Entries from a dataset:
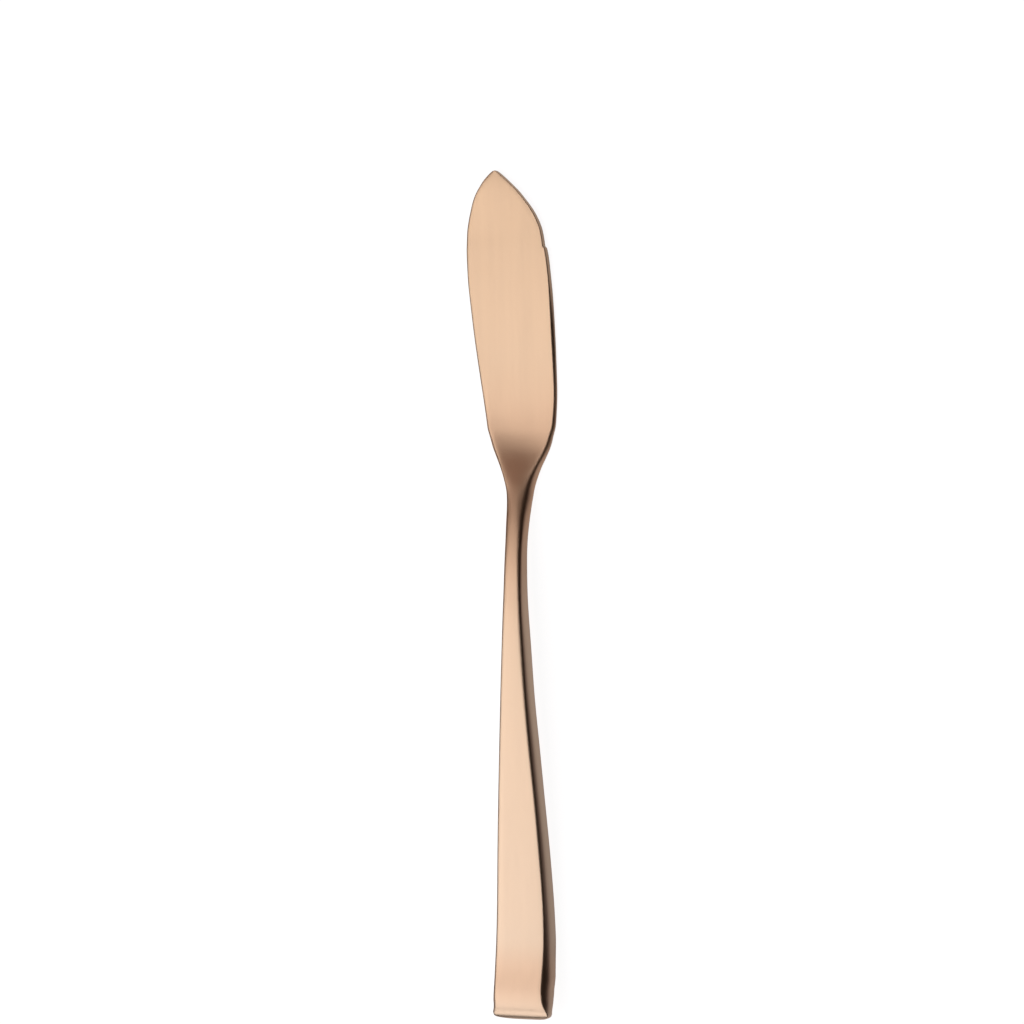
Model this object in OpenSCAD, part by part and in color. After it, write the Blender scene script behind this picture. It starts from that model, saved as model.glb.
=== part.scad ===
// Fish knife, lying on its flat back: a forged blade with a hidden tang, and a hollow
// handle of two pressed half shells brazed along their widest line and filled with cement.
// +X is the side of the blade's thick back, +Y points to the tip and +Z is up.
// The origin is on the table, under the middle of the knife.

/* [Overall size] */
// length from the end of the handle to the tip, mm
knife_length = 210; // [190:1:230]
// greatest height of the handle's crest above the table, mm
knife_height = 7.6; // [6.8:0.1:9]

/* [Blade] */
// greatest width of the blade, mm
blade_width = 24; // [20:0.5:28]
// thickness of the blade at its back, mm
blade_thickness = 1.6; // [1.3:0.05:2]
// depth of the forging that is ground off to make the blade's flat back, mm
grinding_depth = 0.4; // [0.2:0.1:0.6]

/* [Handle] */
// greatest width of the handle, mm
handle_width = 16; // [14:0.5:19]
// wall of the pressed half shells, mm
shell_wall = 0.7; // [0.5:0.05:0.8]

/* [Tang] */
// length of the tang inside the handle, mm
tang_length = 43; // [30:1:60]
// greatest width of the tang, mm
tang_width = 2.4; // [1.8:0.1:2.8]

/* [Edges] */
// width of the rounded border on the face's right side, mm
border_width = 0.22; // [0.1:0.02:0.4]
// rise of the face in its middle, mm
crown_height = 0.06; // [0:0.02:0.2]

/* [Colours] */
// rose gold coated steel of the blade and the shells
rose_gold = [0.87, 0.69, 0.57];
// cement in the handle
cement = [0.62, 0.6, 0.56];

/* [Hidden] */

// Each table starts its rows with the distance from the handle's end as a share of the
// knife's length. Widths are shares of the handle's or the blade's width, heights of the
// knife's height or the blade's thickness, and in the neck of a mix of the two.

// left and right edge of the face that looks up
face_edge_share = [
    [0, -0.17, 0.3], [0.0007, -0.29, 0.37], [0.0014, -0.37, 0.4], [0.0025, -0.428, 0.425],
    [0.0037, -0.453, 0.437], [0.006, -0.461, 0.441], [0.0104, -0.448, 0.42],
    [0.016, -0.428, 0.382], [0.0221, -0.4175, 0.3606], [0.028, -0.4065, 0.36],
    [0.034, -0.397, 0.3611], [0.0395, -0.391, 0.3663], [0.0457, -0.3886, 0.37],
    [0.0575, -0.3901, 0.3753], [0.0693, -0.3923, 0.3804], [0.0929, -0.3897, 0.3868],
    [0.14, -0.3708, 0.3836], [0.199, -0.3347, 0.3503], [0.2579, -0.2906, 0.3098],
    [0.3168, -0.2426, 0.2516], [0.3757, -0.1987, 0.2011], [0.4347, -0.1581, 0.1589],
    [0.4936, -0.1234, 0.1234], [0.5407, -0.1121, 0.1052], [0.5643, -0.1065, 0.1084],
    [0.5879, -0.1051, 0.1215], [0.6, -0.1034, 0.1337], [0.6114, -0.1065, 0.145],
    [0.6232, -0.1225, 0.1767], [0.635, -0.1566, 0.2059], [0.6468, -0.1938, 0.2416],
    [0.6586, -0.2412, 0.2868], [0.6704, -0.284, 0.33], [0.6821, -0.316, 0.362],
    [0.694, -0.3476, 0.3949], [0.7057, -0.3628, 0.407], [0.7293, -0.3928, 0.42],
    [0.7529, -0.4241, 0.4179], [0.8, -0.481, 0.4066], [0.8471, -0.5259, 0.3945],
    [0.8707, -0.5443, 0.3841], [0.8943, -0.5518, 0.3607], [0.9061, -0.5531, 0.3411],
    [0.908, -0.5527, 0.3349], [0.9095, -0.5522, 0.3253], [0.911, -0.5516, 0.3204],
    [0.9179, -0.5481, 0.3105], [0.9296, -0.5404, 0.2855], [0.9414, -0.5207, 0.246],
    [0.9532, -0.494, 0.1905], [0.965, -0.461, 0.1144], [0.9733, -0.425, 0.0535],
    [0.9815, -0.376, -0.0171], [0.9886, -0.3265, -0.0809], [0.9957, -0.2585, -0.147],
    [0.999, -0.219, -0.183]];

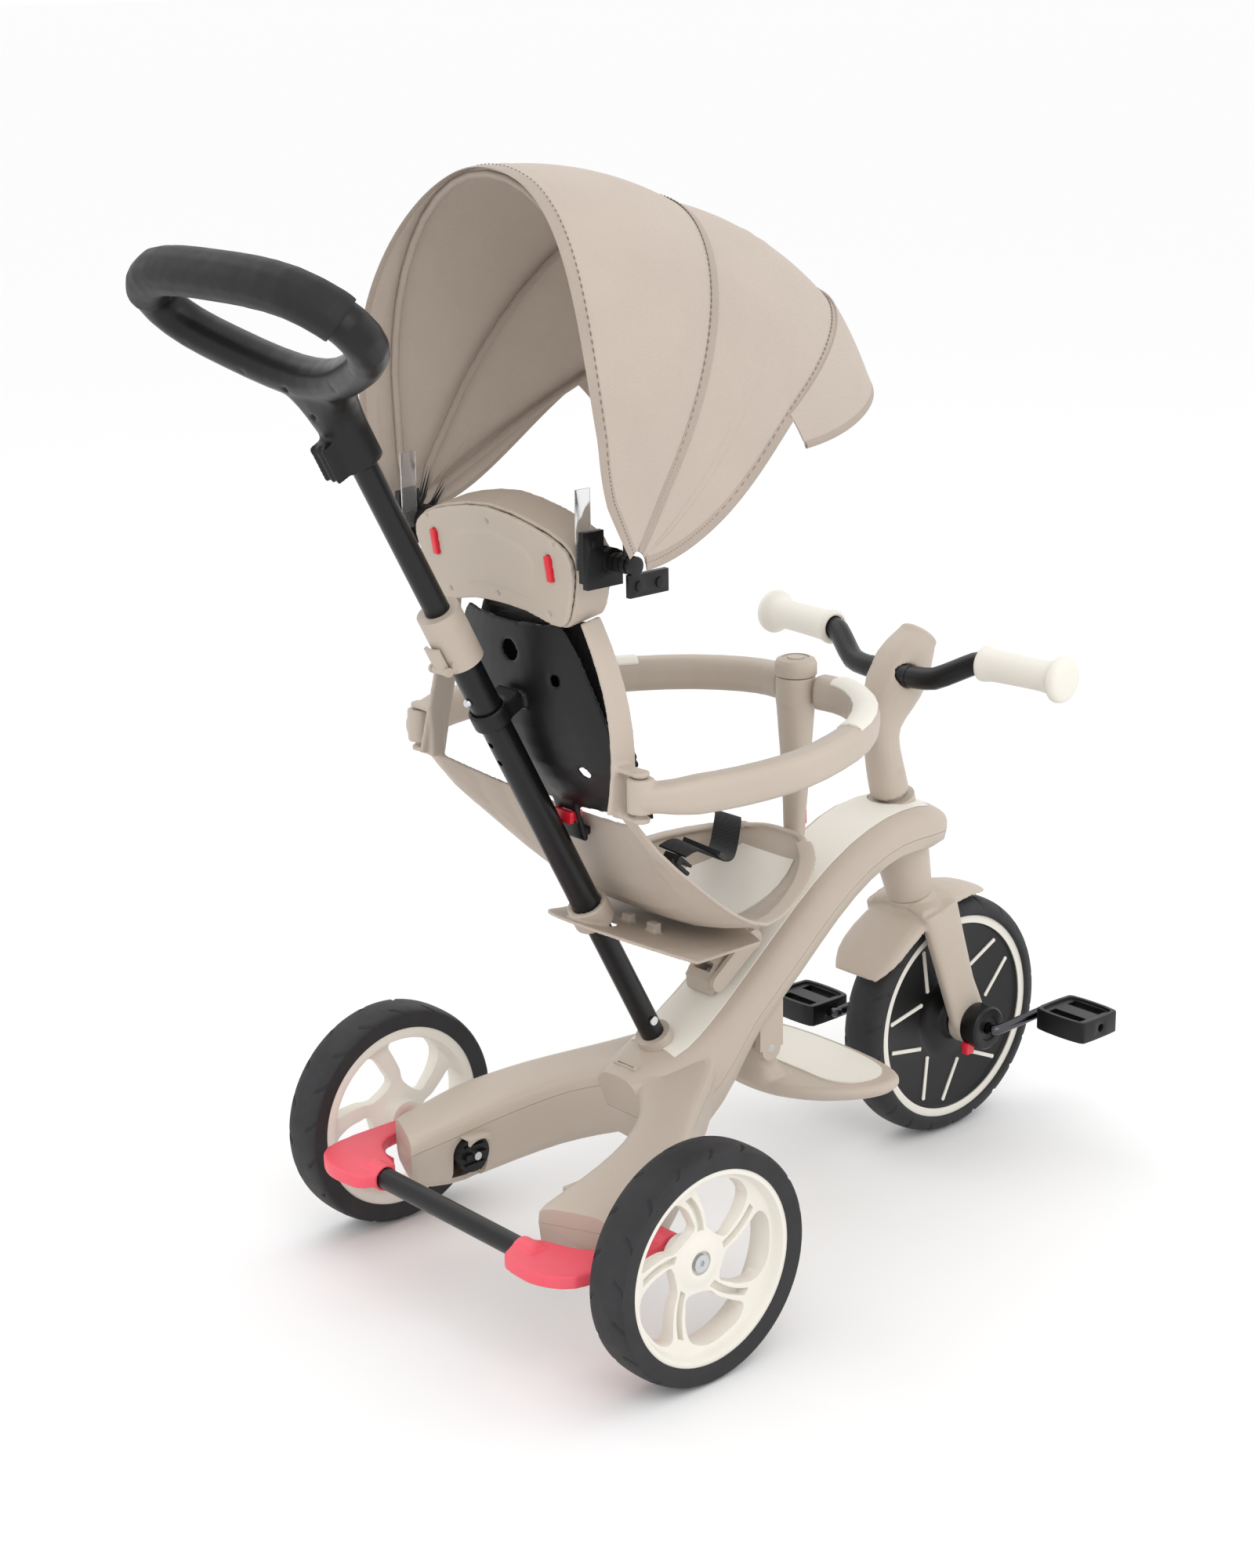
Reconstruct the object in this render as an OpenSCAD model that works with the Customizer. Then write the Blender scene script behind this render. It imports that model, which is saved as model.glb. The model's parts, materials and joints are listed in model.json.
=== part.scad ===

*Task brief*:
Please output the entire listing exactly as it stands.

*The response*:
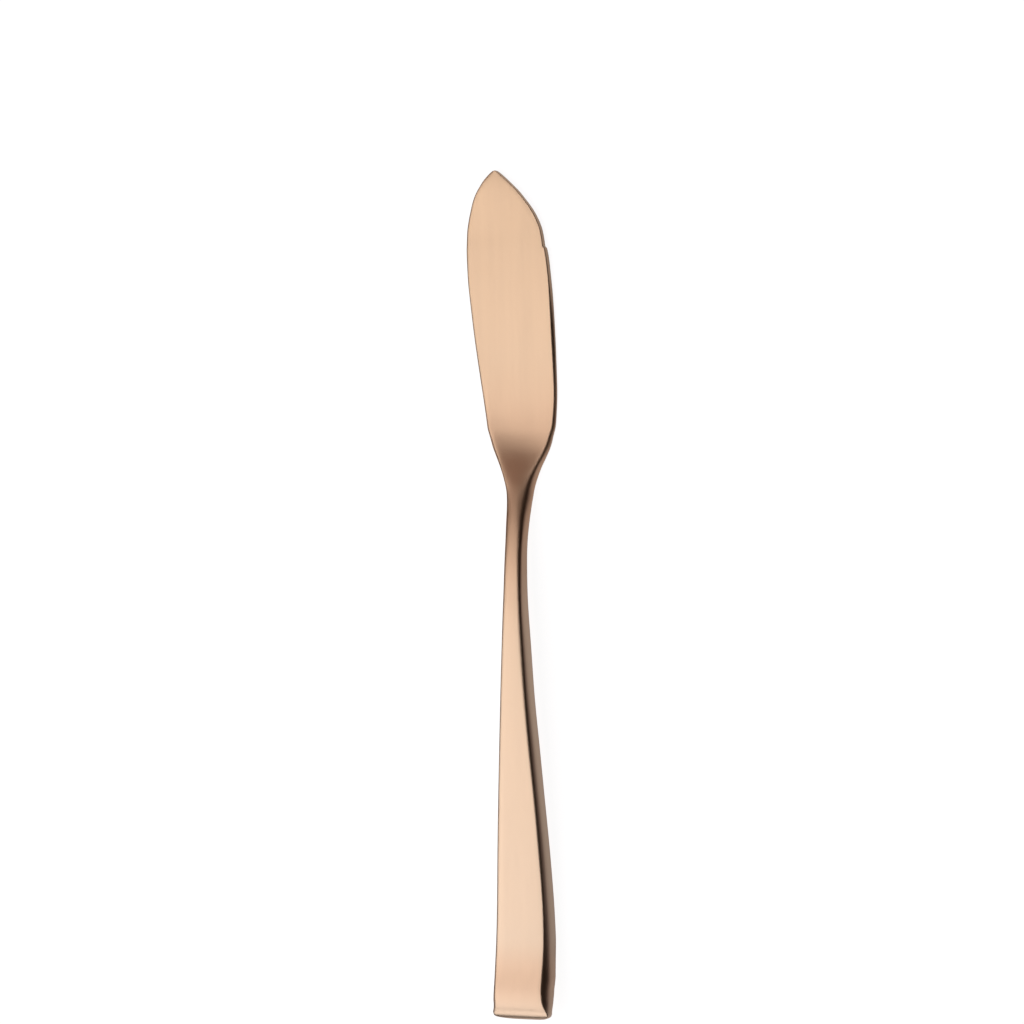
Model this object in OpenSCAD, part by part and in color. After it, write the Blender scene script behind this picture. It starts from that model, saved as model.glb.
=== part.scad ===
// Fish knife, lying on its flat back: a forged blade with a hidden tang, and a hollow
// handle of two pressed half shells brazed along their widest line and filled with cement.
// +X is the side of the blade's thick back, +Y points to the tip and +Z is up.
// The origin is on the table, under the middle of the knife.

/* [Overall size] */
// length from the end of the handle to the tip, mm
knife_length = 210; // [190:1:230]
// greatest height of the handle's crest above the table, mm
knife_height = 7.6; // [6.8:0.1:9]

/* [Blade] */
// greatest width of the blade, mm
blade_width = 24; // [20:0.5:28]
// thickness of the blade at its back, mm
blade_thickness = 1.6; // [1.3:0.05:2]
// depth of the forging that is ground off to make the blade's flat back, mm
grinding_depth = 0.4; // [0.2:0.1:0.6]

/* [Handle] */
// greatest width of the handle, mm
handle_width = 16; // [14:0.5:19]
// wall of the pressed half shells, mm
shell_wall = 0.7; // [0.5:0.05:0.8]

/* [Tang] */
// length of the tang inside the handle, mm
tang_length = 43; // [30:1:60]
// greatest width of the tang, mm
tang_width = 2.4; // [1.8:0.1:2.8]

/* [Edges] */
// width of the rounded border on the face's right side, mm
border_width = 0.22; // [0.1:0.02:0.4]
// rise of the face in its middle, mm
crown_height = 0.06; // [0:0.02:0.2]

/* [Colours] */
// rose gold coated steel of the blade and the shells
rose_gold = [0.87, 0.69, 0.57];
// cement in the handle
cement = [0.62, 0.6, 0.56];

/* [Hidden] */

// Each table starts its rows with the distance from the handle's end as a share of the
// knife's length. Widths are shares of the handle's or the blade's width, heights of the
// knife's height or the blade's thickness, and in the neck of a mix of the two.

// left and right edge of the face that looks up
face_edge_share = [
    [0, -0.17, 0.3], [0.0007, -0.29, 0.37], [0.0014, -0.37, 0.4], [0.0025, -0.428, 0.425],
    [0.0037, -0.453, 0.437], [0.006, -0.461, 0.441], [0.0104, -0.448, 0.42],
    [0.016, -0.428, 0.382], [0.0221, -0.4175, 0.3606], [0.028, -0.4065, 0.36],
    [0.034, -0.397, 0.3611], [0.0395, -0.391, 0.3663], [0.0457, -0.3886, 0.37],
    [0.0575, -0.3901, 0.3753], [0.0693, -0.3923, 0.3804], [0.0929, -0.3897, 0.3868],
    [0.14, -0.3708, 0.3836], [0.199, -0.3347, 0.3503], [0.2579, -0.2906, 0.3098],
    [0.3168, -0.2426, 0.2516], [0.3757, -0.1987, 0.2011], [0.4347, -0.1581, 0.1589],
    [0.4936, -0.1234, 0.1234], [0.5407, -0.1121, 0.1052], [0.5643, -0.1065, 0.1084],
    [0.5879, -0.1051, 0.1215], [0.6, -0.1034, 0.1337], [0.6114, -0.1065, 0.145],
    [0.6232, -0.1225, 0.1767], [0.635, -0.1566, 0.2059], [0.6468, -0.1938, 0.2416],
    [0.6586, -0.2412, 0.2868], [0.6704, -0.284, 0.33], [0.6821, -0.316, 0.362],
    [0.694, -0.3476, 0.3949], [0.7057, -0.3628, 0.407], [0.7293, -0.3928, 0.42],
    [0.7529, -0.4241, 0.4179], [0.8, -0.481, 0.4066], [0.8471, -0.5259, 0.3945],
    [0.8707, -0.5443, 0.3841], [0.8943, -0.5518, 0.3607], [0.9061, -0.5531, 0.3411],
    [0.908, -0.5527, 0.3349], [0.9095, -0.5522, 0.3253], [0.911, -0.5516, 0.3204],
    [0.9179, -0.5481, 0.3105], [0.9296, -0.5404, 0.2855], [0.9414, -0.5207, 0.246],
    [0.9532, -0.494, 0.1905], [0.965, -0.461, 0.1144], [0.9733, -0.425, 0.0535],
    [0.9815, -0.376, -0.0171], [0.9886, -0.3265, -0.0809], [0.9957, -0.2585, -0.147],
    [0.999, -0.219, -0.183]];

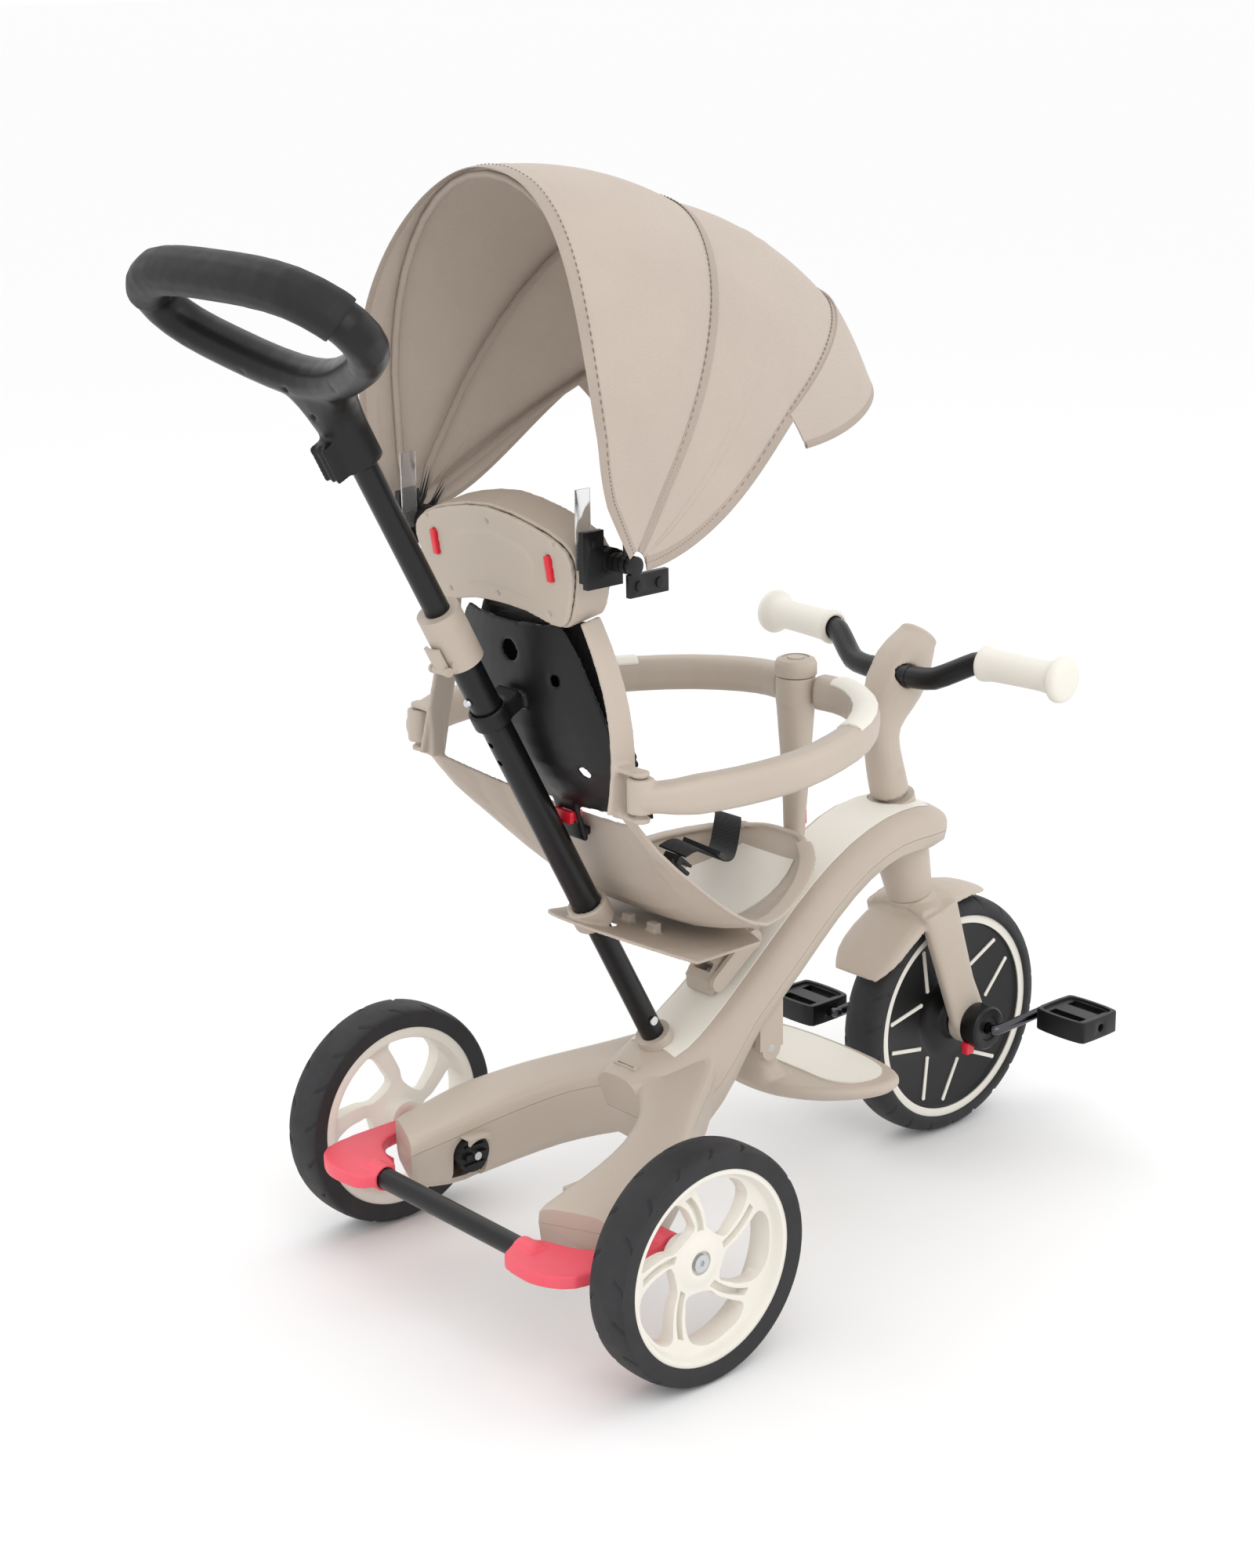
Reconstruct the object in this render as an OpenSCAD model that works with the Customizer. Then write the Blender scene script behind this render. It imports that model, which is saved as model.glb. The model's parts, materials and joints are listed in model.json.
=== part.scad ===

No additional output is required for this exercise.